I then asked Ds what else happened. He told me he put a pretzel in his belt and told the girl to look at the pretzel (again, to get a reaction from her, as in ‘that’s a gross place to put a pretzel’). I asked if he touched his zipper at all and he said “no”. When I explained to him that the staff thought he was going to pull down his zipper and show the girl his private area, he immediately said that he was not going to do that. He was genuinely surprised to hear that that was the reason for his suspension. Perhaps it was not made clear to him or he did not clearly understand that during your discussion. The report said he “admitted what transpired in the lunch room”. What exactly was he admitting to? Judging by his reaction when I explained his offense, he was completely unaware.
I feel very strongly that DS is telling the truth in this matter. When he is feeling anxiety at school, especially when being confronted for misbehavior, it is not uncommon for DS to give answers he thinks we want to hear. Perhaps he didn’t explain the truth because he didn’t have the ability to communicate it *at that moment*, or perhaps the right questions were not asked. When he feels safe and when more time is taken to probe into a situation, he is able to talk more clearly about what happened and the reason for his behavior.

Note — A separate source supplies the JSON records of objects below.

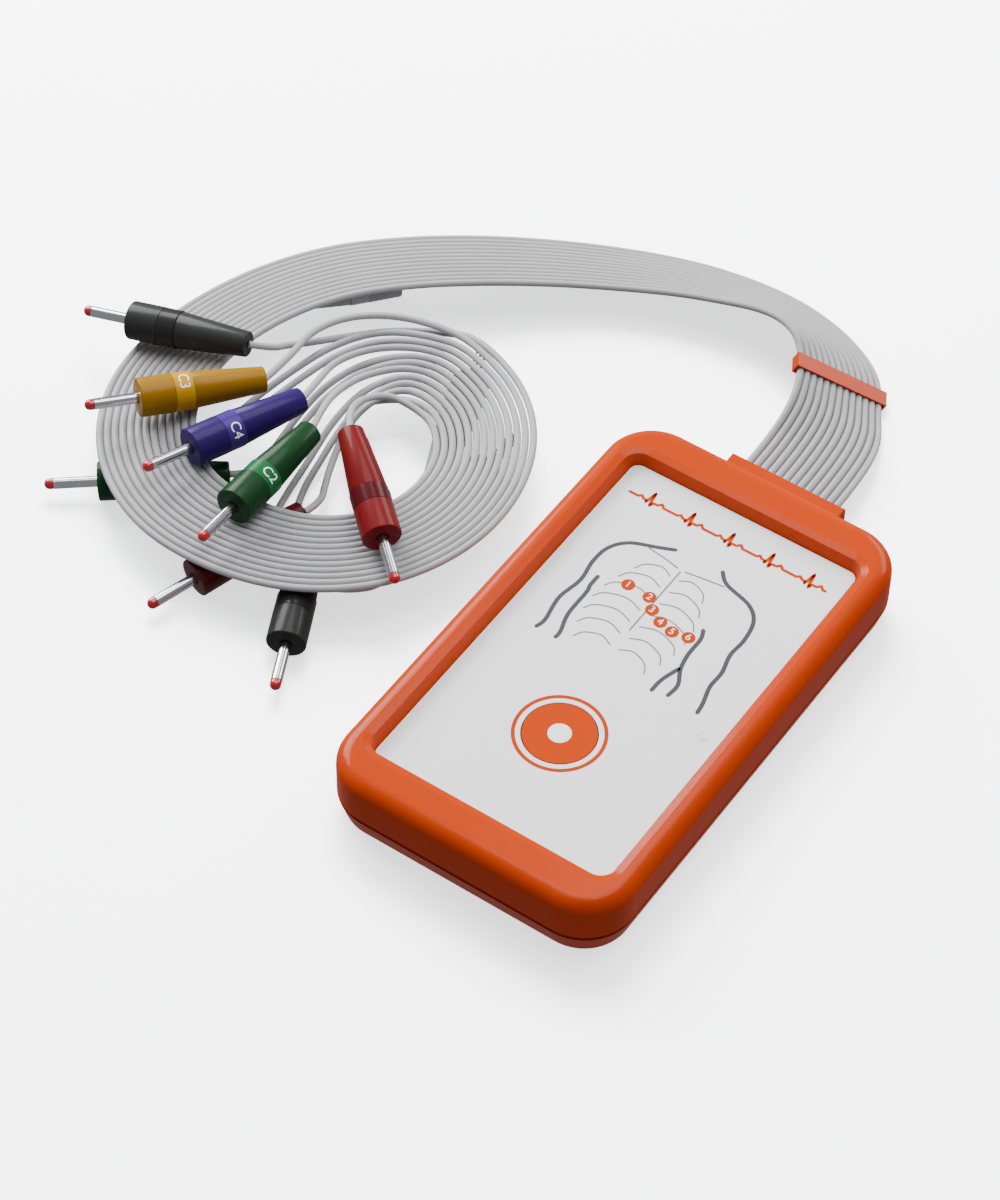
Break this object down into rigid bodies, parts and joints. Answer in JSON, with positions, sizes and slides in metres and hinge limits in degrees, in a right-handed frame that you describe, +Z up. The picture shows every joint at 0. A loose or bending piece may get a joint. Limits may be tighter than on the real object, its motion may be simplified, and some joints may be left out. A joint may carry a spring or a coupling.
{
  "type": "ecg machine",
  "caption": "Hand-held heart recorder with a recessed front label, one round start button and a flat ribbon cable that fans out into single lead wires with pin plugs.",
  "frame": {"origin": "middle of the case on the surface that it lies on", "axes": "+Y along the case towards the end that the cable leaves, +X to the case's right, +Z up out of the front label"},
  "size_m": [0.2284, 0.2187, 0.0263],
  "materials": {
    "orange_plastic": "smooth semi-gloss",
    "gasket": "matte",
    "overlay": "satin printed film",
    "button": "satin printed film",
    "foot_rubber": "matte",
    "board": "solder mask",
    "light": "clear diffused",
    "dark_plastic": "moulded",
    "tin": "tinned",
    "cell_wrap": "wrapped",
    "screw": "zinc",
    "contact_gold": "plated",
    "band_mixed": "one colour per lead",
    "chrome_pin": "polished",
    "tip_mixed": "small coloured tip",
    "wire_grey": "soft jacket",
    "plug_red": "moulded",
    "plug_green": "moulded",
    "plug_dark_red": "moulded",
    "plug_black": "moulded",
    "plug_brown": "moulded",
    "plug_violet": "moulded"
  },
  "bodies": {
    "case": {"top_shell": "orange_plastic", "bottom_shell": "orange_plastic", "seam_gasket": "gasket", "front_overlay": "overlay", "rubber_feet": "foot_rubber", "main_board": "board", "status_led": "light", "tact_switch": "dark_plastic", "shield_can": "tin", "battery_cells": "cell_wrap", "battery_contacts": "tin", "shell_screws": "screw", "cable_socket": "dark_plastic"},
    "button": {"start_button": "button"},
    "door": {"battery_door": "orange_plastic"},
    "cable": {"plug_hood_top": "orange_plastic", "plug_hood_bottom": "orange_plastic", "plug_insert": "dark_plastic", "plug_contacts": "contact_gold", "cable_clip_top": "orange_plastic", "cable_clip_bottom": "orange_plastic", "lead_bands": "band_mixed", "lead_pins": "chrome_pin", "lead_tips": "tip_mixed", "lead_plug_01": "plug_red", "lead_plug_02": "plug_green", "lead_plug_03": "plug_dark_red", "lead_plug_04": "plug_black", "lead_plug_05": "plug_brown", "lead_plug_06": "plug_green", "lead_plug_07": "plug_green", "lead_plug_08": "plug_violet", "lead_plug_09": "plug_violet", "lead_plug_10": "plug_brown", "lead_plug_11": "plug_red", "lead_plug_12": "plug_brown", "lead_plug_13": "plug_black", "wire_01": "wire_grey", "wire_02": "wire_grey", "wire_03": "wire_grey", "wire_04": "wire_grey", "wire_05": "wire_grey", "wire_06": "wire_grey", "wire_07": "wire_grey", "wire_08": "wire_grey", "wire_09": "wire_grey", "wire_10": "wire_grey", "wire_11": "wire_grey", "wire_12": "wire_grey", "wire_13": "wire_grey"}
  },
  "joints": [
    {"name": "button_press", "type": "slide", "parent": "case", "child": "button", "axis": [0, 0, -1], "range_m": [0, 0.0004], "stiffness_N_per_m": 800, "springref_m": -0.0004},
    {"name": "cable_plug_slide", "type": "slide", "parent": "case", "child": "cable", "axis": [0, 1, 0], "range_m": [0, 0.008]},
    {"name": "battery_door_slide", "type": "slide", "parent": "case", "child": "door", "axis": [0, 1, 0], "range_m": [0, 0.028]}
  ]
}
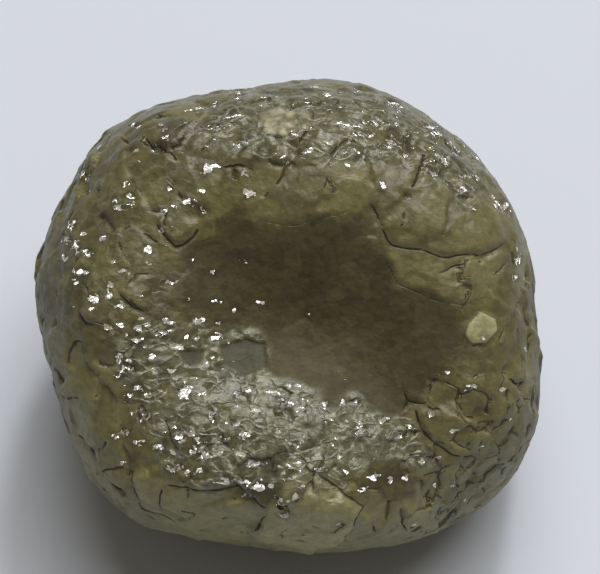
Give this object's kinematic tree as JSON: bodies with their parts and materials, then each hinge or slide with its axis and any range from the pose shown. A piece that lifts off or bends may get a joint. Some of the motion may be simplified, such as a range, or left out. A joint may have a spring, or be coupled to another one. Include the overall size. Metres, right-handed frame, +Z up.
{
  "type": "rough diamond",
  "caption": "Rounded, cushion-shaped grey-green rough diamond with a dished upper face and a crust of cracked plates and ledges, resting on a flat cleavage face.",
  "frame": {"origin": "under the middle of the stone's outline, on the surface that it rests on", "axes": "+Z up, +X along the stone's longest extent, and the dish opens upwards and towards -Y"},
  "size_m": [0.01, 0.01, 0.0086],
  "materials": {
    "diamond": "translucent grey-green diamond with a greasy lustre and small bright glints"
  },
  "bodies": {
    "root": {"rough_diamond": "diamond"}
  },
  "joints": []
}
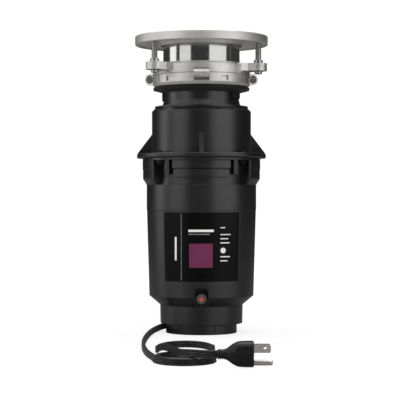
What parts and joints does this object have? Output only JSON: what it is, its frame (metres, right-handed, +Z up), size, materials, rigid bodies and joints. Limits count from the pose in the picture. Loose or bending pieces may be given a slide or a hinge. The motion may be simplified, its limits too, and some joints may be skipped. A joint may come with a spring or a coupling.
{
  "type": "kitchen garbage disposal",
  "caption": "Under-sink food waste disposer with a bolted sink mount, a grinding chamber, a motor in a tapered casing, a reset button and a power cord.",
  "frame": {"origin": "centre of the flat underside of the base", "axes": "+Z up along the motor shaft, -Y towards the front with the reset button and label, +X to the right"},
  "size_m": [0.1392, 0.4044, 0.3096],
  "materials": {
    "nickel_ring": "satin nickel plate",
    "polished_sleeve": "polished stainless steel",
    "mount_steel": "zinc-plated pressed steel",
    "screw_steel": "zinc-plated steel",
    "black_screw": "blackened steel",
    "housing_plastic": "satin charcoal moulding",
    "shell_plastic": "satin charcoal moulding",
    "black_rubber": "moulded rubber",
    "fibre": "pressed fibre",
    "stainless": "stainless steel",
    "cast_aluminium": "die cast",
    "shaft_steel": "ground steel",
    "laminations": "silicon steel stack",
    "copper_wire": "enamelled copper",
    "bronze": "sintered bronze",
    "magnet": "ferrite",
    "can_steel": "drawn steel",
    "carbon": "carbon graphite",
    "board": "glass-filled board",
    "button_grey": "satin grey moulding",
    "button_red": "red inlay",
    "bezel_black": "black moulding",
    "label": "printed film",
    "cord_rubber": "ribbed flexible cord",
    "plug_plastic": "moulded plug",
    "blade_metal": "nickel-plated brass"
  },
  "bodies": {
    "unit": {"sink_flange": "polished_sleeve", "fibre_gasket": "fibre", "backup_ring": "nickel_ring", "upper_mounting_ring": "mount_steel", "snap_ring": "screw_steel", "clinch_nuts": "screw_steel", "mounting_gasket": "black_rubber", "splash_guard": "black_rubber", "throat_collar": "housing_plastic", "grind_housing": "housing_plastic", "drain_spout": "housing_plastic", "shredder_ring": "stainless", "chamber_floor": "cast_aluminium", "shaft_seal": "black_rubber", "flange_screws": "black_screw", "flange_nuts": "black_screw", "upper_bearing": "bronze", "lower_bearing": "bronze", "motor_can": "can_steel", "field_magnets": "magnet", "lower_end_bell": "cast_aluminium", "brush_holders": "bezel_black", "brushes": "carbon", "brush_springs": "shaft_steel", "rectifier_board": "board", "reset_bezel": "bezel_black", "overload_switch": "bezel_black", "motor_housing": "housing_plastic", "lower_shell": "shell_plastic", "label_plate": "label", "base_cap": "shell_plastic", "base_screws": "screw_steel", "cord_gland": "shell_plastic", "cord_strain_relief": "cord_rubber", "cord_lead": "cord_rubber", "cord_coil": "cord_rubber", "cord_tail": "cord_rubber", "plug_body": "plug_plastic", "plug_blades": "blade_metal", "plug_ground_pin": "blade_metal"},
    "rotor": {"turntable": "stainless", "turntable_nut": "stainless", "impeller_rivets": "stainless", "motor_shaft": "shaft_steel", "armature_core": "laminations", "armature_winding": "copper_wire", "commutator": "copper_wire"},
    "impeller_left": {"impeller_left": "stainless"},
    "impeller_right": {"impeller_right": "stainless"},
    "reset_button": {"reset_button": "button_grey", "reset_diamond": "button_red"},
    "lock_ring": {"lower_mounting_ring": "mount_steel"},
    "screw_left": {"mounting_screw_left": "screw_steel"},
    "screw_right": {"mounting_screw_right": "screw_steel"},
    "screw_rear": {"mounting_screw_rear": "screw_steel"}
  },
  "joints": [
    {"name": "rotor_spin", "type": "hinge", "parent": "unit", "child": "rotor", "pos_m": [0, 0, 0.15], "axis": [0, 0, 1], "continuous": true},
    {"name": "impeller_left_swing", "type": "hinge", "parent": "rotor", "child": "impeller_left", "pos_m": [-0.027, 0, 0.2195], "axis": [0, 0, 1], "continuous": true},
    {"name": "impeller_right_swing", "type": "hinge", "parent": "rotor", "child": "impeller_right", "pos_m": [0.027, 0, 0.2195], "axis": [0, 0, 1], "continuous": true},
    {"name": "reset_press", "type": "slide", "parent": "unit", "child": "reset_button", "axis": [0, 1, 0], "range_m": [0, 0.002], "stiffness_N_per_m": 800, "springref_m": -0.001},
    {"name": "lock_ring_turn", "type": "hinge", "parent": "unit", "child": "lock_ring", "pos_m": [0, 0, 0.262], "axis": [0, 0, 1], "range_deg": [0, 35]},
    {"name": "screw_left_travel", "type": "slide", "parent": "unit", "child": "screw_left", "axis": [0, 0, -1], "range_m": [0, 0.012]},
    {"name": "screw_right_travel", "type": "slide", "parent": "unit", "child": "screw_right", "axis": [0, 0, -1], "range_m": [0, 0.012]},
    {"name": "screw_rear_travel", "type": "slide", "parent": "unit", "child": "screw_rear", "axis": [0, 0, -1], "range_m": [0, 0.012]}
  ]
}
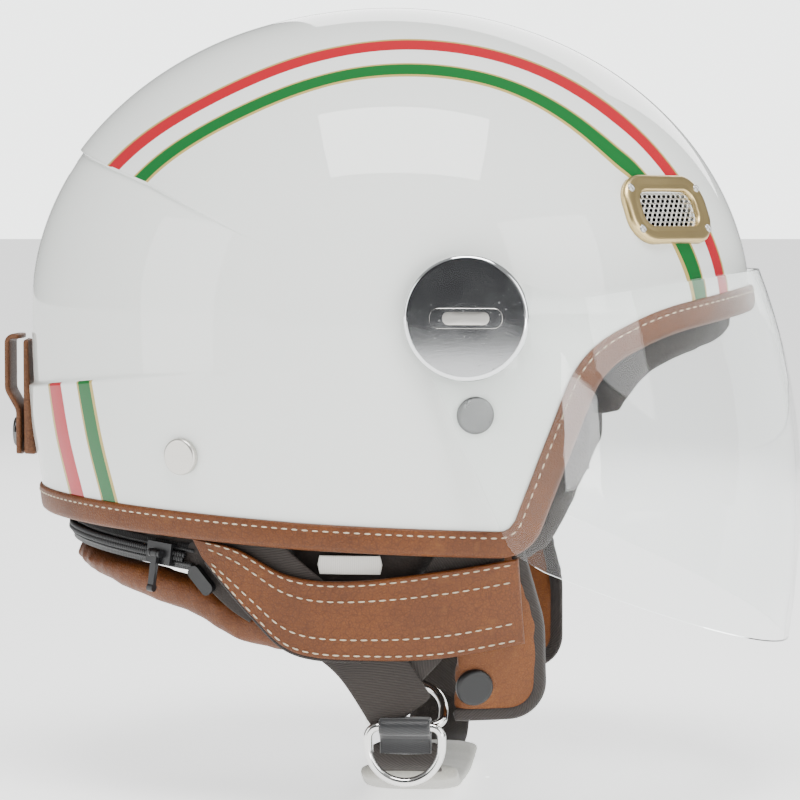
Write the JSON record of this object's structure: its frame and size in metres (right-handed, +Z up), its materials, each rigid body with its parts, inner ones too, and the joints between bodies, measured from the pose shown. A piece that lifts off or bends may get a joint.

We were not present in the lunchroom, nor were we present in your office during the discussion with DS, therefore we cannot know exactly what happened today. We can only use the information we have from both you and DS and try to piece together the story as best we can. I don’t expect the consequences to be changed, however I would like to go on record as saying that I do not believe it was DS's intent to expose himself in the lunch room today. I believe his actions were misinterpreted and that DS was not able to effectively communicate this to all involved.